Stayed for two nights at Seven Mile Beach caravan park – a bit disappointing as it’s located right in the middle of a suburb and quite a way from the beach.
One highlight was taking a shuttle bus to Salamanca market. The bus visited several caravan parks, collecting passengers and took us up to a lookout, where we could see a great view of the Tasman Bridge, Constitution Dock, the Derwent River and all of Hobart’s characteristic, old buildings, built in the 1800s.
Spent a couple of hours roaming through all the stalls at the market and brought some crumbed fish for lunch, before getting on the bus and heading for home.
Next day we headed for Freychinet National Park, travelling though Richmond, where we crossed the oldest bridge in Australia, built by convicts in 1825. The unevenness of the bridge is due to settlement, caused by flood and drought.
We were in a shocking storm on the way to the national park, but when we arrived, a couple of hours later, we were greeted by sun and the most incredible camping site, right on Great Oyster Bay.
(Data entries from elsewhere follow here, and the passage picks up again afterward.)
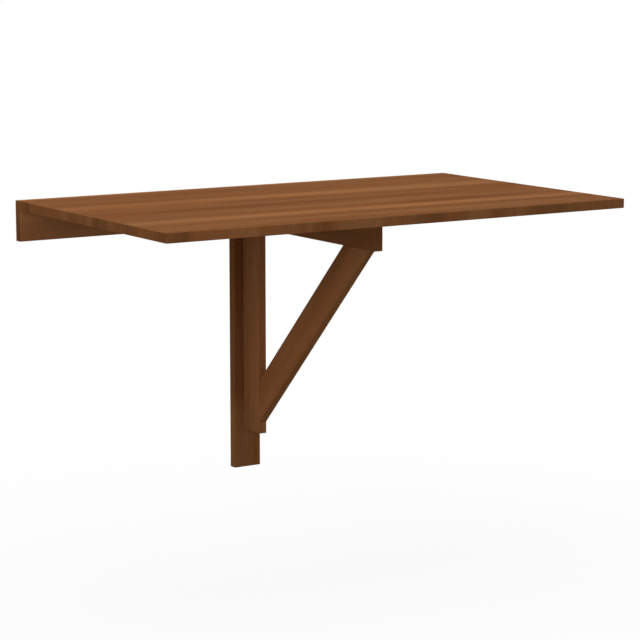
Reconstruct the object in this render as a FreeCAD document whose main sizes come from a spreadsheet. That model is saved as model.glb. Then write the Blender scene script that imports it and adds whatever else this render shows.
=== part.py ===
import FreeCAD, Part

import math
import os
import re

import Sketcher
from FreeCAD import Rotation, Vector

# Wall mounted drop leaf table.
# +X runs along the wall, +Y points into the wall and +Z is up. The wall is the plane Y = 0,
# and the origin is the middle of the rail's row of wall screws. Sizes are in millimetres.

SIZES = {
    # the top
    "table_width": 1000,  # along the wall
    "table_depth": 600,  # from the wall to the leaf's front edge
    "board_thickness": 18,
    "top_level": 48,  # the top surface above the wall screws
    "strip_width": 42,  # the fixed strip that the leaf hangs on
    "seam_gap": 1,  # between the strip and the leaf
    "seam_chamfer": 3,  # under both edges of the seam, so that the leaf can turn down
    "corner_round": 3,  # the leaf's two front corners, seen from above
    "edge_round": 1,  # the small round on the boards' edges
    # the wall frame
    "rail_height": 78,
    "post_width": 60,
    "post_length": 500,
    "rail_screw_inset": 140,  # from the rail's ends
    "post_screw_drop": 60,  # from the post's top to its first wall screw
    "post_screw_pitch": 310,
    "wall_screw_radius": 2.5,
    "wall_screw_head_radius": 5,
    # the gate bracket
    "bracket_reach": 480,  # from the post's face to the arm's front end
    "bracket_drop": 480,  # from the leaf's underside to the upright's foot
    "post_gap": 0.5,  # between the post and the upright's back
    "upright_width": 60,
    "arm_height": 58,
    "brace_width": 60,
    "brace_leg": 312,  # the two equal sides of the bracket's open triangle
    "pad_thickness": 2,
    "pad_length": 60,
    "pad_width": 14,
    "pad_inset": 8,  # from the arm's front end
    # the dowels
    "dowel_radius": 4,
    "dowel_length": 32,
    "strip_dowel_inset": 50,  # from the strip's ends
    "strip_dowel_depth": 12,  # how far they go into the rail
    "post_dowel_pitch": 36,
    "arm_dowel_pitch": 28,
    "brace_dowel_pitch": 40,
    # the hinges
    "pin_radius": 1.5,
    "pin_play": 0.05,  # radial, in the knuckles that turn
    "knuckle_radius": 3,
    "plate_thickness": 1.5,
    "knuckle_gap": 0.3,  # between neighbouring knuckles, and round them
    "groove_play": 0.5,  # round the knuckles, in the wood
    "leaf_hinge_length": 70,
    "leaf_hinge_reach": 22,  # from the pin to the plate's edge
    "leaf_hinge_inset": 140,  # from the top's ends to the outer hinges' middles
    "leaf_screw_reach": 14,  # from the pin to the screws
    "leaf_screw_pitch": 44,
    "gate_hinge_length": 60,
    "gate_hinge_reach": 17,
    "gate_hinge_drop": 130,  # from the top surface to the upper hinge's middle
    "gate_hinge_pitch": 300,
    "gate_screw_reach": 10.5,
    "gate_screw_pitch": 36,
    # the hinge screws
    "screw_radius": 1.5,
    "screw_length": 12,
    "screw_head_radius": 2.8,
    "screw_head_height": 1.3,
    "screw_tip": 3,
    "recess_width": 0.7,
    "recess_length": 3.2,
    "recess_depth": 0.8,
}

RAIL_SCREWS = 4
POST_SCREWS = 2
STRIP_DOWELS = 6

# Formulas of places that several pieces share.
PLACES = {
    "under_top": "top_level - board_thickness",
    "rail_foot": "top_level - rail_height",
    "post_foot": "rail_foot - post_length",
    "strip_front": "-board_thickness - strip_width",
    "leaf_back": "strip_front - seam_gap",
    "upright_back": "-board_thickness - post_gap",
    "upright_front": "upright_back - upright_width",
    "upright_foot": "under_top - bracket_drop",
    "arm_front": "-board_thickness - bracket_reach",
    "arm_top": "under_top - pad_thickness",
    "arm_foot": "arm_top - arm_height",
    "brace_cut": "brace_width / cos(45 deg)",  # the brace's length across each joint
    "brace_joint_y": "upright_front - brace_leg - brace_cut / 2",
    "brace_joint_z": "arm_foot - brace_leg - brace_cut / 2",
    "leaf_pin_y": "strip_front - seam_gap / 2",
    "leaf_pin_z": "under_top + knuckle_radius",
    "gate_pin_x": "board_thickness / 2 + knuckle_radius",
    "gate_pin_y": "-board_thickness - knuckle_radius",
    "gate_pin_z": "top_level - gate_hinge_drop",
    "knuckle_clear": "knuckle_radius + knuckle_gap",
    "rail_screw_pitch": f"(table_width - 2 * rail_screw_inset) / {RAIL_SCREWS - 1}",
    "strip_dowel_pitch": f"(table_width - 2 * strip_dowel_inset) / {STRIP_DOWELS - 1}",
    "leaf_hinge_pitch": "table_width / 2 - leaf_hinge_inset",
}

X, Y, Z = Vector(1, 0, 0), Vector(0, 1, 0), Vector(0, 0, 1)
UPRIGHT = Rotation()
UP_TO_BACKWARD = Rotation(X, 90)  # +Z turned to -Y, and -Z to +Y
UP_TO_SIDE = Rotation(Y, 90)  # +Z turned to +X, and -Z to -X
UP_TO_DOWN = Rotation(X, 180)  # +Z turned to -Z
ENDS = (-1, 1)

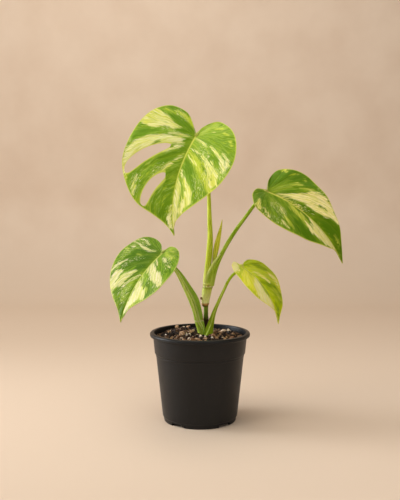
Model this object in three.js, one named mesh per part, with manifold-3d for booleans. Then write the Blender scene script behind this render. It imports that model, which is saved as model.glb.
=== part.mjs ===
// A young variegated monstera growing in a black plastic nursery pot.
// Millimetres, +Z up, the front towards -Y, origin at the centre of the pot's base.
import * as THREE from "three";
import { mergeVertices } from "three/addons/utils/BufferGeometryUtils.js";
import Module from "manifold-3d";

const wasm = await Module();
wasm.setup();

const GAP = 0.3; // left between two pieces that touch
const WELD = 1e-3; // points nearer than this are one point

// The pot: one thin moulding with a collar, a turned-down lip and a notched foot ring.
const POT = {
  height: 105,
  wall: 1.5,
  footRadius: 42.7,
  footTopRadius: 43.5,
  footHeight: 5,
  bodyBottomRadius: 44.5,
  bodyTopRadius: 52.1,
  bodyTop: 77,
  stepRadius: 52.5,
  collarBottom: 80.5,
  collarBottomRadius: 53.7,
  collarTopRadius: 55.7,
  lipBottom: 100.3,
  lipRadius: 59.3,
  lipSkirt: 1.4,
  lipRounding: 2,
  lipChamfer: 0.7,
  discRadius: 25,
  ringInnerRadius: 27,
  ringOuterRadius: 39,
  ringHeight: 4,
  drainHoles: 8,
  drainHoleRadius: 3.5,
  drainCircle: 33,
  notchAngles: [-127, -48, 54, 131],
  notchWidth: 17,
  notchHeight: 3.2,
  segments: 56,
};

// The potting mix: a low mound of coir with bark chips and perlite standing out of it.
const MIX = {
  edgeHeight: 95.5,
  middleHeight: 98.5,
  roughness: 0.8,
  segments: 36,
  barkChips: 74,
  perliteBits: 26,
  reach: 48, // how far out from the middle the chips lie
  moundRadius: 54,
  stemsAt: [6, -4],
  clearOfStems: 11,
  seed: 7,
};

// The main stem from its root end upwards, as [x, y, z, radius].
const STEM = [
  [7, 0, 70, 2.6],
  [7, 0, 100, 2.9],
  [7, 0, 122, 2.9],
  [7, 0, 135, 3],
  [6.5, 0, 137, 4.2],
  [6.5, 0, 141, 4.7],
  [7.5, 0, 150, 5.6],
  [9, 0, 158, 5.9],
  [9.7, 0, 161, 6.4],
  [9.8, 0, 163, 5.8],
];
const ROOT_NUB = { at: [1.6, -1.6, 145], radius: 1.7 };

// Dry brown husk left round the stem by an old leaf base.
const HUSK = { radius: 4.4, thickness: 0.8, bottom: 103, top: 119, teeth: 7, toothHeight: 4.5, wrap: 300 };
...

There is power and water here, with large eucalypts, sheeoaks and bush to the sea. We have extended our stay to four nights.
Yesterday we drove to Cape Tourville and walked around the Cape, giving us the most spectacular views I have ever seen in my life. Unfortunately, our photo of this scene doesn’t do it justice. It’s amazing what our eyes can take in, that the camera can’t capture.
We then picnicked at Honeymoon Bay. This entire park is an absolute gem. I can’t remember any other place that is so breathtaking.
Today Russ went on a 1 hour walk to Wineglass Bay Lookout. The walk was fantastic, excellent gravel track that climbs continually with lots of stone steps along the way. Views over Coles Bay appear from time to time as you climb up. To the south of you, as you climb, is the massive rocky bulk of The Hazards Range, again adding to the beauty of the walk. The range was named after Captain Hazard, a whaling captain who hit a rock in Wineglass Bay.
The bush surrounding the track was delightful, ancient Sheeoaks, gnarled old gums and lots of different bushes filling in the gaps. Massive boulders lying around as if placed by a landscape artist, added to the impression that you were in a botanic garden.
The view of Wineglass bay was well worth the effort. It is not known why it was named Wineglass Bay, may because of its shape, or maybe because it was stained wine red from whales blood from whales killed at the whaling station, that used to exist at the south end of the bay.
If you plan to travel to Tasmania, make sure you don’t miss Freycinet National Park.